PS99 - Weekly Report No. 1| 13 June - 19 June 2016

We are on the way – finally!

[20. June 2016] 

That’s what we’ve been heading for since weeks and months – finally it’s real! In the early evening on the 13th June 2016 we set sail for the long passage from Bremerhaven to the Arctic. We, that is 45 crew members and a total of 51 scientists, engineers, technicians and students with the common goal to conduct multidisciplinary investigations in the atmosphere, the water column and at the seafloor of the Arctic Ocean.

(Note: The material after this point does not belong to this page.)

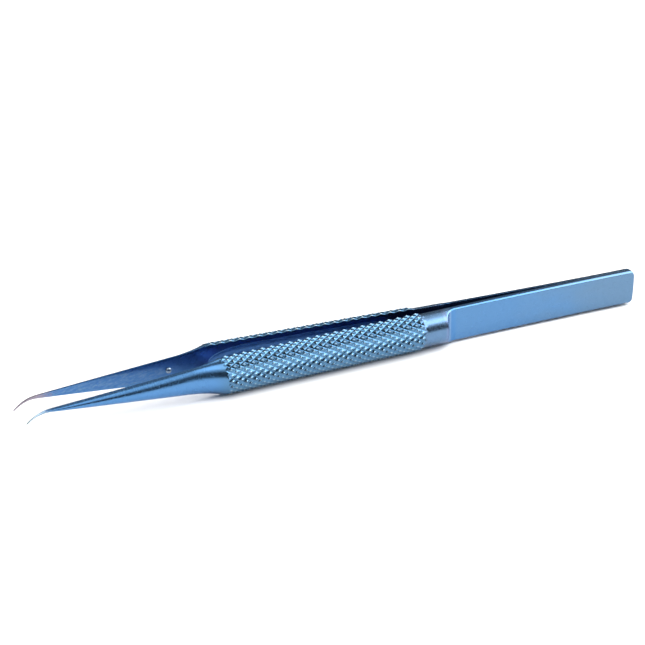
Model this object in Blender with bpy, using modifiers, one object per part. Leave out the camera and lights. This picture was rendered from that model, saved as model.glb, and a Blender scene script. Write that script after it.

The scientific party on this cruise mainly consists of foreign colleagues from various European countries that were granted access to several days shiptime on board Polarstern via the so-called EUROFLEETS2 programme. In addition, a number of AWI colleagues and staff of the company FIELAX joint the cruise, taking advantage of the 5-days transit to the study area south of Spitsbergen to calibrate newly installed ship instruments and to prepare various devices and sampling gear for the subsequent cruise leg to the Fram Strait.

The infrastructure programme EUROFLEETS2, which covers 31 partners from 20 countries, was established to better link the European scientific fleet and to enable transnational access to research vessels and other large marine infrastructure. Over the last three years, the programme initiated four calls to apply for ship-time for a total of 22 research vessels. Important eligibility criteria for proposals were that the consortium needs to consist of at least two partners from different European countries and that scientists are applying for ship-time on vessels not belonging to their own country.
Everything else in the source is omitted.